The fact that this line begins a chorus that deals mostly with the idea that the song’s narrator only feels free as long as she’s able to style her hair however outlandishly she wishes doesn’t take away from its impact in the least. If anything, it adds to the song’s depth—because this is who we all are, in the end. Those of us whose adolescence is long in the rearview might wish to claim that we’ve shed 100% of the hangups about appearance and fitting in that we had as teenagers, but deep down we know that’s bullshit. By writing “Hair” in the way she wrote it, Gaga has created a song that can both be an anthem for shallow teenage rebellions that aren’t actually that important but can feel like they are when you’re living through those difficult years, and can also serve as a reminder to older listeners that we’re not so different from the silly teeange kids with ridiculous haircuts and overdone eye makeup that we sometimes see at the mall.
There are a lot of other great songs on here, but I think I was spoiled a bit by The Fame Monster, which was an eight-song, 34-minute slice of perverse pop perfection. There’s no way I could cut Born This Way down to eight songs—in fact, the three bonus tracks on the 17-song deluxe edition include two of my favorite tracks from the album, and I even think the Country Roads version of “Born This Way,” from the remix disc, merits inclusion as part of the album proper. Having said that, though, it’s definitely a bit too long, and a 13-song version that deleted “Judas,” “Americano,” “Bloody Mary,” “Fashion Of His Love,” and replaced the title track with the Country Roads version would probably have scored better with me.
Of course, the fact that I can’t even figure out which of the 13 remaining songs I’d delete to get it down to a more fitting 12-song length just proves that I might be nitpicking too much—even at 17 (or 18) songs long, this album is pretty great.
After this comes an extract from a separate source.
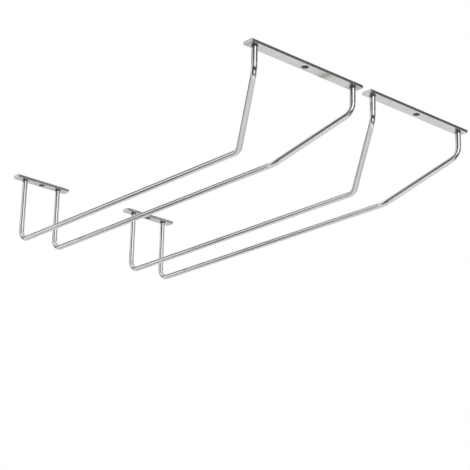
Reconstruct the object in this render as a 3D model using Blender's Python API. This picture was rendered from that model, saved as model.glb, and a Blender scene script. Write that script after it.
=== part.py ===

I spent most of my life a rockist, the sort of person who tended to evaluate musicians strictly on an album level, and couldn’t handle giving someone credit for two or three songs that I loved, no matter how great they were, if the rest of the album consisted of mediocre filler. Over the last few years, I’ve opened my mind a lot more to chart pop, and I’ve come to accept the fact that, with an artist like Rihanna, Kanye West, or Kelly Clarkson, I might love a couple of their singles but not be all that excited about their albums. Lady Gaga’s somewhat unusual ability to produce mainstream electronic pop albums that sustain a high level of quality for the vast majority of their duration, even at bloated lengths, puts her a cut above a lot of other pop musicians who do at least occasionally produce songs I love. That said, if she could cut back on the bloat a little bit, I’d be even happier.